▸ **WHAT IS NEEDED**: Copy each line of the entries that contains the word "code".

--- Begin RECORDS SHOWN ---

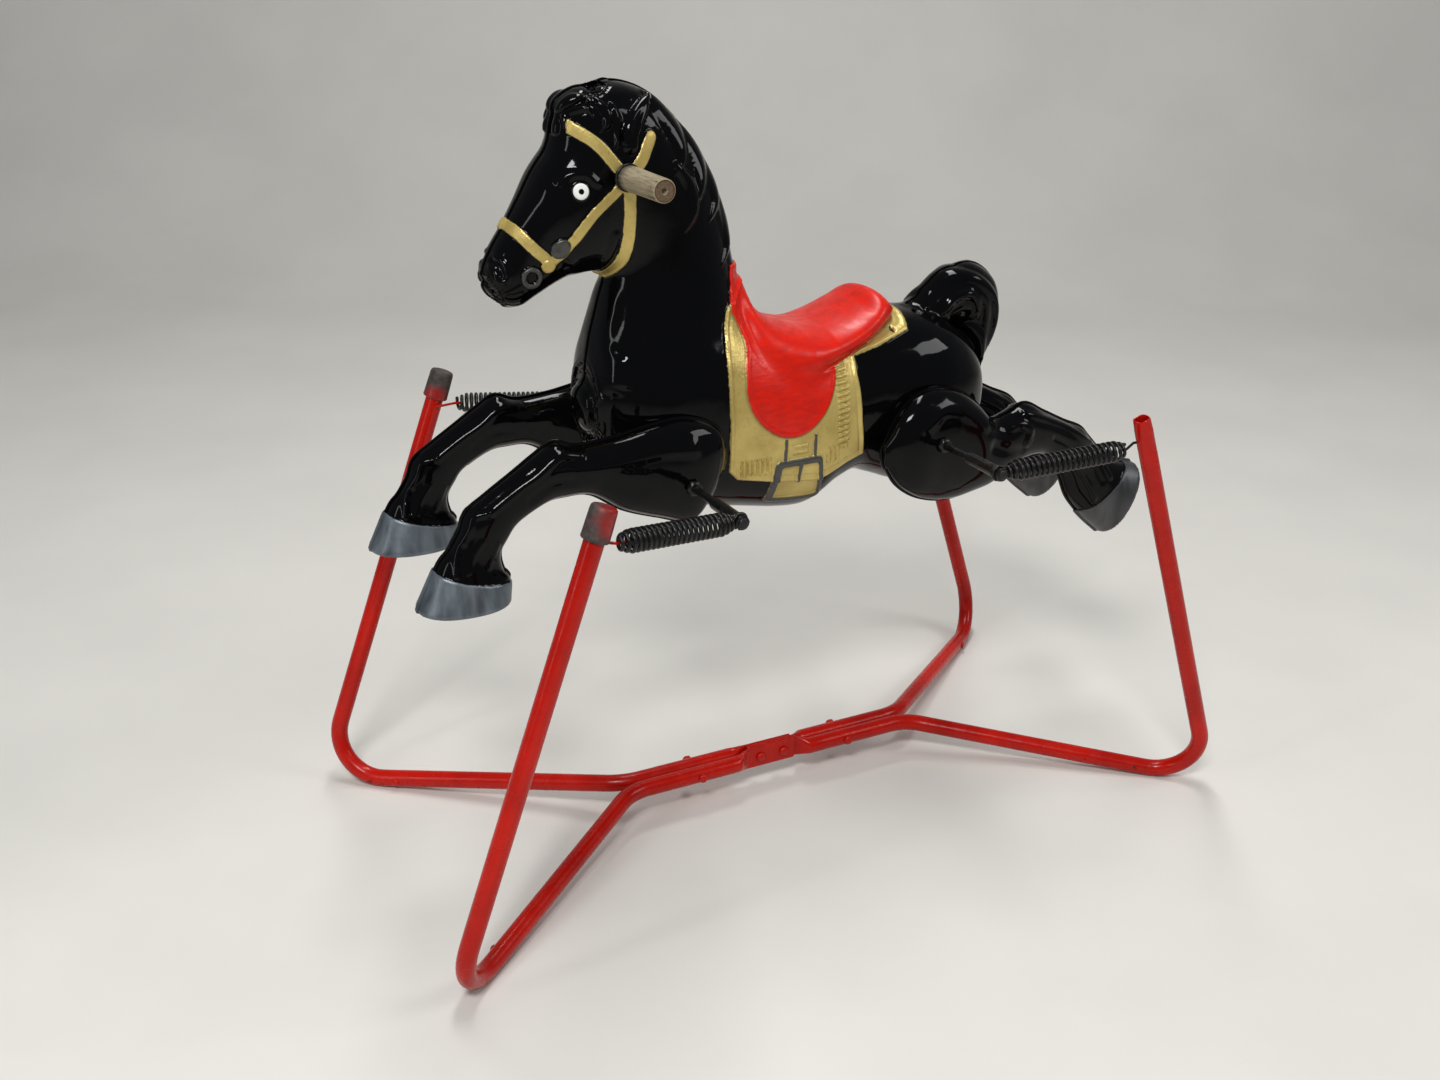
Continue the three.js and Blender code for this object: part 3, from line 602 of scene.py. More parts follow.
def fine_zone(centres, zones):
    """Which faces lie in any of the boxes (x0, x1, z0, z1)."""
    keep = np.zeros(len(centres), bool)
    for x0, x1, z0, z1 in zones:
        keep |= (centres[:, 0] > x0) & (centres[:, 0] < x1) & (centres[:, 2] > z0) & (centres[:, 2] < z1)
    return keep


def arrays(bm):
    bm.verts.ensure_lookup_table()
    return np.array([v.co for v in bm.verts])


def place_all(bm, points):
    for v, p in zip(bm.verts, points):
        v.co = p


def half_shell(field, relief, paint, low, high, pitch, zones, lip, bores=()):
    """A closed bmesh of the half on +Y of a form, with a seam lip round it. Millimetres, seam at y 0.
    lip is its width and its half thickness. bores are the (x, z, radius) of holes through the form."""
    points, quads = surface(field, low, high, pitch)
    points = settle(field, points, 2)
    points = relax(points, quads, 4)
    points = settle(field, points, 3)
    quads = outward(points, quads, field)
    bm = bmesh.new()
    for p in points:
        bm.verts.new(p)
    bm.verts.ensure_lookup_table()
    for q in quads:
        bm.faces.new([bm.verts[i] for i in q])
    if zones:
        keep = fine_zone(points[quads].mean(axis=1), zones)
        edges = {e for f, k in zip(bm.faces, keep) if k for e in f.edges}
        bmesh.ops.subdivide_edges(bm, edges=list(edges), cuts=1, use_grid_fill=True)
        place_all(bm, settle(field, arrays(bm), 2))
    points = arrays(bm)
    place_all(bm, points + gradient(field, points) * relief(*points.T)[:, None])
    for name, values in paint(*points.T).items():
        layer = bm.verts.layers.float.new(name)
        for v, value in zip(bm.verts, values):
            v[layer] = value
    parts = bm.verts[:] + bm.edges[:] + bm.faces[:]
    bmesh.ops.bisect_plane(bm, geom=parts, plane_co=(0, lip[1], 0), plane_no=(0, -1, 0),
                           clear_outer=True, dist=1e-5)
    close_seam(bm, lip, bores)
    return bm


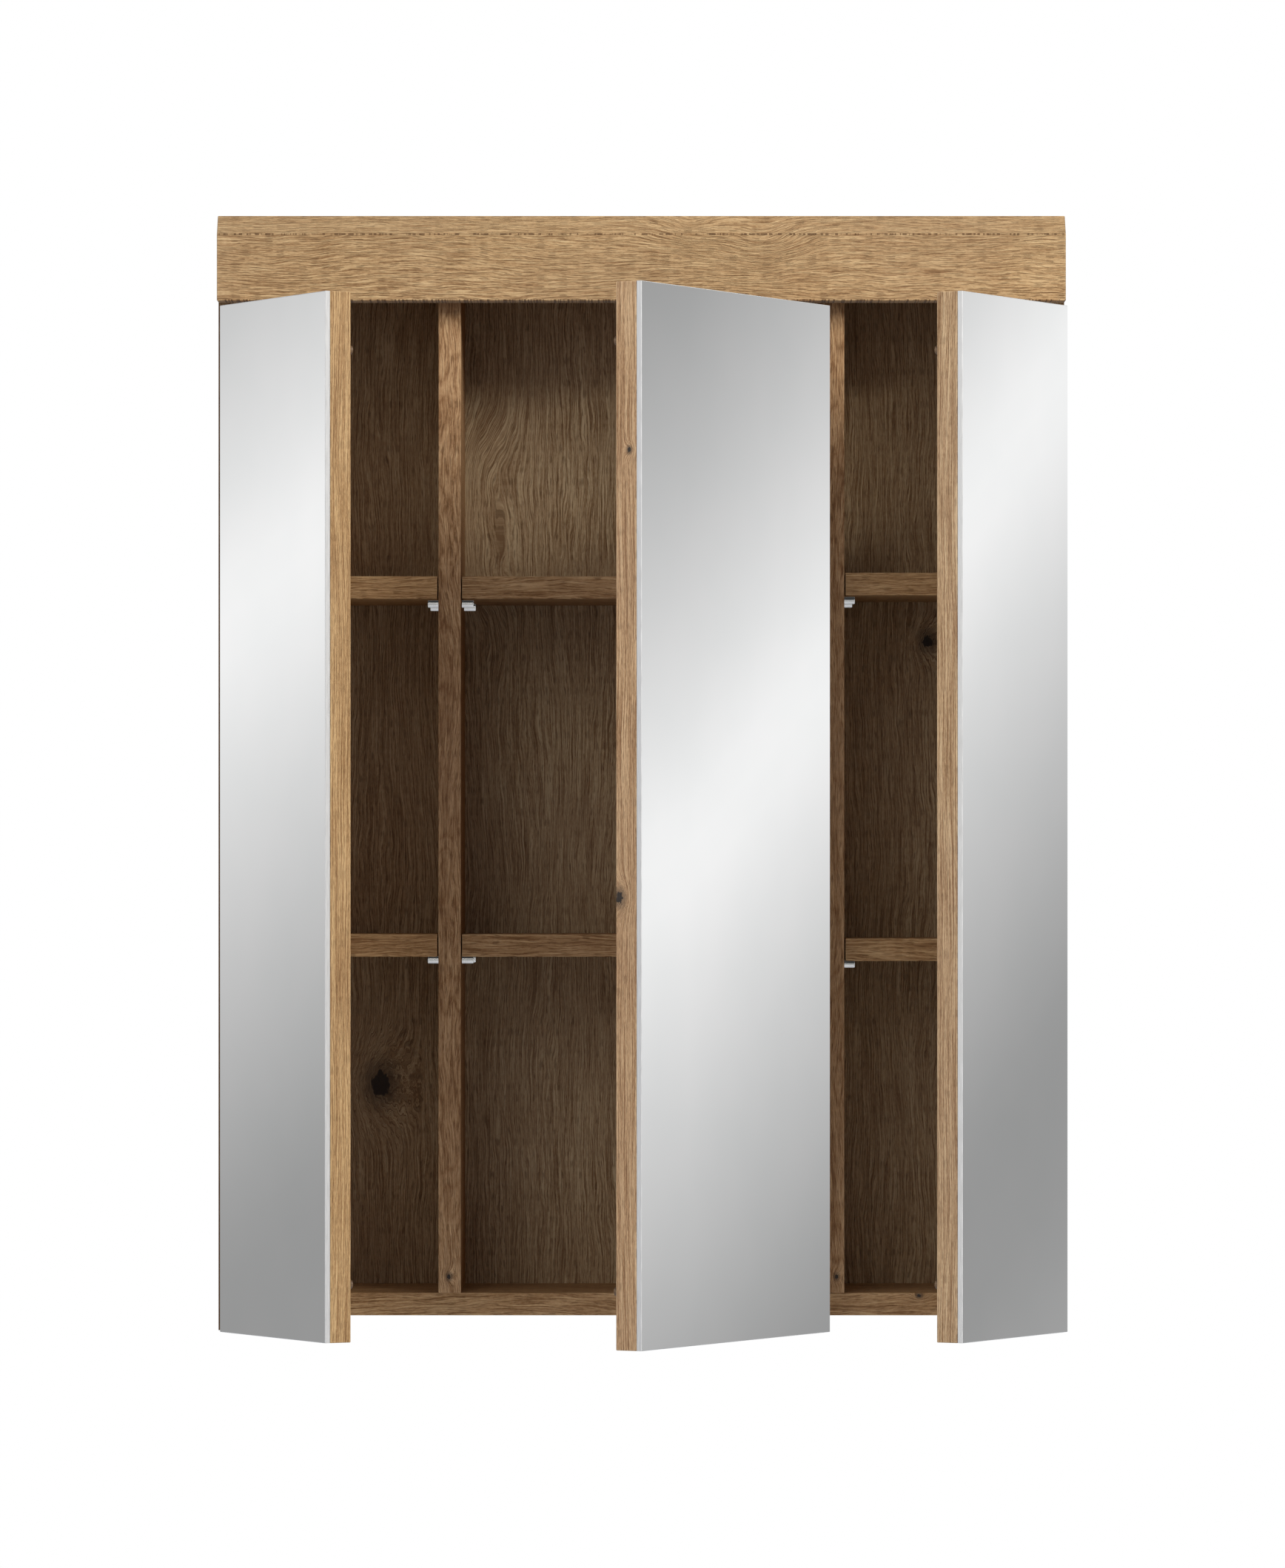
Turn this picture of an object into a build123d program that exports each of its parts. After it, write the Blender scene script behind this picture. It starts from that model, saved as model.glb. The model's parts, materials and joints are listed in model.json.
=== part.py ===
from build123d import *

import math
import os

# Wall-hung bathroom cabinet with three mirrored doors, stored with the doors standing open.
# Millimetres. X runs to the right, Y towards the wall and Z up.
# The origin is midway between the two wall-hook slots, in the plane of the wall.

# Overall size and boards
width = 600.0
height = 790.0
carcass_depth = 148.0
board = 16.0
hang_height = 745.0
foot = -hang_height
edge_radius = 0.6

# Crown board over the doors
crown_height = 61.0
crown_thickness = 22.0
crown_chamfer = 14.0

# Back panel, set in from the wall to leave room for the wall hooks
back_thickness = 3.0
back_setback = 9.0
back_groove = 5.0
back_lap = 1.5

# Inside layout, with the undersides of the shelves measured from the foot
divider_centre = 136.0
bottom_rise = 10.5
shelf_side_gap = 0.8
shelf_back_gap = 1.0
shelf_levels = {
    "left": {"lower": 265.0, "upper": 519.0},
    "middle": {"lower": 265.0, "upper": 519.0},
    "right": {"lower": 262.0, "upper": 521.5},
}

# Doors: board, glue strips and mirror
door_height = 725.5
door_gap = 2.0
glue_thickness = 0.3
glue_width = 30.0
glue_inset = 10.0
glue_spacing = 80.0
glass_thickness = 3.7
glass_chamfer = 0.4
bumper_radius = 3.0
bumper_inset = 3.3
bumper_height = 40.0
bumper_play = 0.1
open_angle = 60.3

# Each door by the closed place of its hinge edge, its width, the hinge side, the clear distance from that
# edge to the board that carries the hinge, and the hinge axis measured from the front hinge corner
doors = {
    "left": {"edge": -299.0, "width": 161.5, "side": "left", "overlay": 15.0, "axis": (0.55, -0.95)},
    "middle": {"edge": 134.5, "width": 269.0, "side": "right", "overlay": 6.5, "axis": (0.55, -0.95)},
    "right": {"edge": 299.0, "width": 161.5, "side": "right", "overlay": 15.0, "axis": (-1.15, 2.0)},
}

# Screws and nails, each by its length, shank radius, head radius and head height
cup_screw_size = (13.0, 1.8, 3.4, 0.7)
plate_screw_size = (12.0, 1.9, 3.5, 1.4)
fixing_screw_size = (9.0, 2.0, 3.8, 1.8)
adjusting_screw_size = (5.0, 2.0, 2.9, 1.0)
hanger_screw_size = (18.0, 1.8, 3.2, 1.2)
divider_screw_size = (45.0, 2.4, 4.5, 2.5)
nail_size = (16.0, 0.8, 1.9, 0.6)
recess_share = 0.45
recess_depth_share = 0.6
drill_play = 0.05

# Concealed hinges, two to a door. Plan coordinates run from the door's front hinge corner:
# x along the door and y from the mirror's face towards the wall
hinge_inset = 100.0
hinge_levels = (hinge_inset, door_height - hinge_inset)
pin_radius = 1.5
pin_play = 0.06

# Cup, let into the door
cup_pivot = (23.0, 13.0)
cup_centre = 22.5
cup_radius = 17.4
cup_depth = 11.0
cup_pocket_radius = 15.6
cup_pocket_half = 9.5
cup_pocket_length = 60.0
cup_floor = 0.8
cup_pin_half = 13.0
cup_recess_play = 0.1
cup_recess_extra = 0.3
cup_screw_offset = 9.5
cup_screw_half_span = 22.5
flange_thickness = 1.2
flange_radius = 20.0
ear_radius = 4.5

# Crank and coupler, the two links between arm and cup
crank_half = 2.5
crank_end_radius = 3.8
crank_bar_half = 2.4
coupler_inner = 2.8
coupler_outer = 4.8
coupler_cup_radius = 2.6
coupler_crank_radius = 3.6
coupler_bar_half = 2.0
coupler_web_low = 0.6
coupler_web_start = 16.0
coupler_web_end = 27.0
elbow_pin_proud = 0.2

# Arm, with its nose at the crank's pivot
arm_pivot = (23.0, 20.0)
arm_nose_radius = 4.0
arm_length = 56.0
arm_start = 32.0
arm_rise = 3.0
arm_top = 14.0
arm_web = 1.5
arm_web_setback = 4.0
cheek_inner = 5.5
cheek_outer = 6.9
rivet_radius = 2.1
rivet_height = 0.5

# Mounting plate, measured along the carcass from its line of screws
plate_line = 37.0
plate_thickness = 2.0
plate_screw_half_span = 16.0
plate_foot_front = 14.0
plate_foot_rear = 26.0
plate_foot_half = 8.5
wing_half_width = 7.0
wing_half_span = 24.0
wing_corner = 5.0
rib_front = 12.0
rib_rear = 24.0
rib_half = 4.6
rib_play = 0.1
fixing_screw_setback = 16.0

# Shelf pins
shelf_pin_radius = 2.5
shelf_pin_in = 7.0
shelf_pin_out = 8.3
shelf_pin_front = 34.0
shelf_pin_rear = 104.0
shelf_pin_chamfer = 0.4

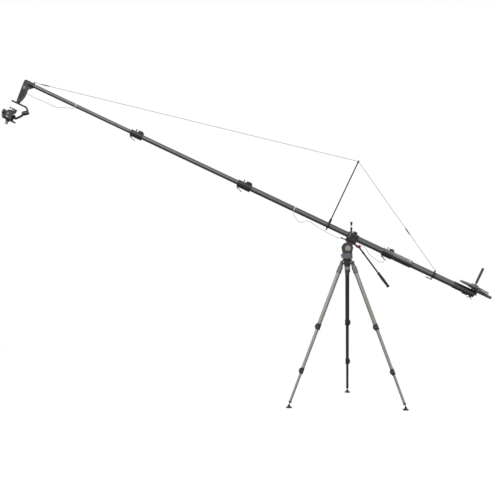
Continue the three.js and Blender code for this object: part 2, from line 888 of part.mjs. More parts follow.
const dialNear = -cheekOutside - gap;
const dialFar = dialNear - dialThickness;
const dialSolid = turned(
  [
    [0, dialFar + dialDish],
    [dialRadius - dialRimWidth, dialFar + dialDish],
    [dialRadius - dialRimWidth, dialFar],
    [dialRadius, dialFar],
    [dialRadius, dialNear],
    [axleEndRadius + gap, dialNear],
    [axleEndRadius + gap, -axleEnd - gap],
    [0, -axleEnd - gap],
  ],
  "y",
  legSides,
);
piece(placed(crane, tiltPoint), "drag_dial", dialSolid, "beige");

const slidePlateBottom = platformTop + gap;
const slidePlateTop = slidePlateBottom + slidePlateThickness;
const barClampNear = platformHalfWidth + gap;
const barClampFar = barClampNear + barClampDepth;
const barClampOutline = [
  [barClampFront, platformTop],
  [barClampFront + barClampNose, barClampBottom + barClampNose],
  [barPivotX - barHubRadius, barClampBottom],
  [barClampRear, barClampBottom],
  [barClampRear, slidePlateTop + barClampHornHeight],
  [barClampRear - barClampHorn, slidePlateTop + barClampHornHeight],
  [barClampRear - barClampHorn, slidePlateTop],
  [barClampFront, slidePlateTop],
];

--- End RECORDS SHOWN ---

▸ **TASK ANSWER**:
Continue the three.js and Blender code for this object: part 3, from line 602 of scene.py. More parts follow.
Continue the three.js and Blender code for this object: part 2, from line 888 of part.mjs. More parts follow.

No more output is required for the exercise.